# Hello, Good morning etc.



## PABLO DE SOTO

Which is the usual way to say Hello when you get into to a shop or a restaurant in Finland?
Hei? Terve? Hyvää paivää?
What do Finns say in a mid range restaurant?
Is it polite to say the introduction in Finnish if you are a foreigner?
Does it sound ridiculous?


----------



## Hakro

"Hyvää päivää" is always fine in a shop or a restaurant.
"Hei" is often OK, especially between young people.
"Terve" is mostly used only between personsa who know each other.
I believe that "hei" is most commonly used in a mid range restaurant.
If you say "hyvää päivää", Finns most probably understand that you're a foreigner.
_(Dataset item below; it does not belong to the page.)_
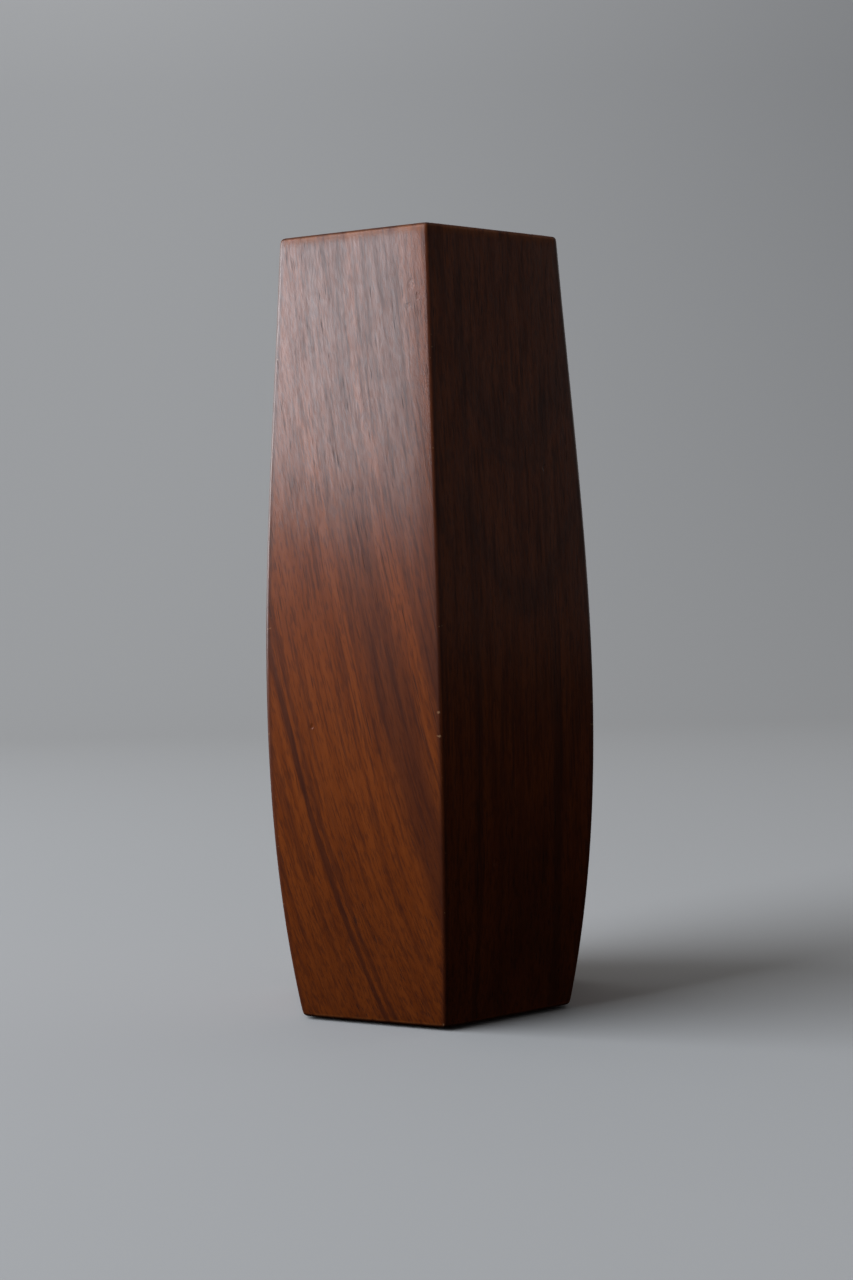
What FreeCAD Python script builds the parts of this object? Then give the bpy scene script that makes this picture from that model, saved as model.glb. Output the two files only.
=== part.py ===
import FreeCAD, Part

import math
import os

# A tall six-sided hardwood pot with swelling sides, for standing dip pens on a desk.
#
# Six staves are mitred together along their long edges, as a cooper joins a barrel. A hidden
# loose tongue (a spline) strengthens each mitre. The floor board is housed in a groove that runs
# round the foot of the staves, a thin baize sole is glued under the foot, and a felt pad lies on
# the floor. The outside is shaped after the staves are glued up, so the well inside stays
# straight and the wall is thickest at the belly.
#
# Part frame: millimetres, origin at the centre of the face the pot stands on, +Z up, and the
# front stave faces -Y. The half widths below are from the axis to a flat, not to a corner.

SIDES = 6
CORNER_HALF_ANGLE = 180 / SIDES     # a mitre lies this many degrees from its stave's centre line

# Overall size
HEIGHT = 160.0              # from the table to the top of the rim
SOLE_THICKNESS = 0.6        # the baize lifts the wood this far off the table

# The swelling side: half widths as the four poles of a cubic curve, evenly spaced in height
FOOT_HALF = 27.8
LOWER_PULL = 38.5
UPPER_PULL = 31.6
RIM_HALF = 28.4

# Staves
RIM_WALL = 6.0              # wall thickness at the rim
ARRIS_ROUND = 1.0           # softened long corners; the rim and foot rounds must be smaller
RIM_ROUND = 0.8             # outer edge of the rim
MOUTH_ROUND = 0.6           # inner edge of the rim
FOOT_ROUND = 0.8            # lower outer edge

# Floor board, with a tongue all round that sits in the staves' groove
FLOOR_THICKNESS = 8.0
TONGUE_THICKNESS = 3.0
TONGUE_UP = 3.0             # the tongue's lower face above the board's lower face
GROOVE_DEPTH = 2.5
MOVEMENT_GAP = 0.3          # the tongue stops short of the groove's bottom, so the board can move

# Splines in the mitres
SPLINE_THICKNESS = 1.5
SPLINE_WIDTH = 5.0          # half of it in each stave
SPLINE_SET_IN = 3.6         # from the well's corner to the spline's middle, along the mitre
SPLINE_ABOVE_GROOVE = 6.0
SPLINE_BELOW_RIM = 12.0
SPLINE_END_GAP = 0.5        # the groove is this much longer than the spline at each end

# Pads
SOLE_MARGIN = 2.6           # the sole is this much smaller than the foot, all round
SOLE_CORNER = 3.0
PAD_THICKNESS = 2.0
PAD_GAP = 0.4               # between the felt pad and the well's walls
PAD_CORNER = 1.2

# Worked out from the above
FOOT_Z = SOLE_THICKNESS
WELL_HALF = RIM_HALF - RIM_WALL
FLOOR_TOP_Z = FOOT_Z + FLOOR_THICKNESS
GROOVE_LOW_Z = FOOT_Z + TONGUE_UP
GROOVE_TOP_Z = GROOVE_LOW_Z + TONGUE_THICKNESS
SPLINE_LOW_Z = GROOVE_TOP_Z + SPLINE_ABOVE_GROOVE
SPLINE_TOP_Z = HEIGHT - SPLINE_BELOW_RIM
REACH = 2 * HEIGHT          # longer than any part of the pot, for cutting tools
TOUCH = 1e-4                # how near a point must be to count as on a level

# Where each stave faces, and which corner each spline is in, in degrees from +X towards +Y
STAVES = {
    "front_stave": -90,
    "front_right_stave": -30,
    "back_right_stave": 30,
    "back_stave": 90,
    "back_left_stave": 150,
    "front_left_stave": -150,
}
SPLINES = {
    "right_front_spline": -60,
    "right_spline": 0,
    "right_back_spline": 60,
    "left_back_spline": 120,
    "left_spline": 180,
    "left_front_spline": -120,
}

OUT = "parts"
AXIS = FreeCAD.Vector(0, 0, 1)
ORIGIN = FreeCAD.Vector(0, 0, 0)


def vec(x, y, z):
    return FreeCAD.Vector(x, y, z)


def turned(shape, degrees):
    """A copy of a shape, turned about the pot's axis."""
    copy = shape.copy()
    copy.rotate(ORIGIN, AXIS, degrees)
    return copy


def level_edges(shape, z):
    """The edges that lie in the level plane at z."""
    return [
        e for e in shape.Edges
        if abs(e.BoundBox.ZMin - z) < TOUCH and abs(e.BoundBox.ZMax - z) < TOUCH
    ]


def upright_edges(shape):
    """The edges that run from a shape's lowest level to its highest."""
    height = shape.BoundBox.ZLength
    return [e for e in shape.Edges if abs(e.BoundBox.ZLength - height) < TOUCH]


def six_sided(half, low_z, high_z, corner=0):
    """A straight six-sided prism on the axis, one flat towards -Y, with rounded corners."""
    radius = half / math.cos(math.radians(CORNER_HALF_ANGLE))
    angles = [math.radians(i * 360 / SIDES) for i in range(SIDES)]
    ring = [vec(radius * math.cos(a), radius * math.sin(a), low_z) for a in angles]
    face = Part.Face(Part.makePolygon(ring + [ring[0]]))
    prism = face.extrude(vec(0, 0, high_z - low_z))
    return prism.makeFillet(corner, upright_edges(prism)) if corner else prism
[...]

It's not ridiculous at all, and even though you might pronounce it not too well, it's rather aprreciated than ridiculed.
Instead, if you say "hei", maybe a Finn doesn't notice that you're a foreigner and there may be some confusion for a moment.
You can also say "hola" and most of the Finns understand immediately that you're Spanish.


----------



## PABLO DE SOTO

Kiitos.
Very helpful information.
I did not know that "hola" could be understood there.


----------



## Hakro

Hola, Pablo!
Didn't you know that nearly every other Finn has been in Spain at least once?


----------



## PABLO DE SOTO

Hakro said:


> Hola, Pablo!
> Didn't you know that nearly every other Finn has been in Spain at least once?


 
In the town where I was born (Las Palmas), ice cream vendors on the beach shout "Helado, Ice cream, _yátelo", _and I never understood what they said until I knew that they were saying jäätelö, and the vendor said to me that Finns where the best ice cream buyers on the beach and there were lots of them.


----------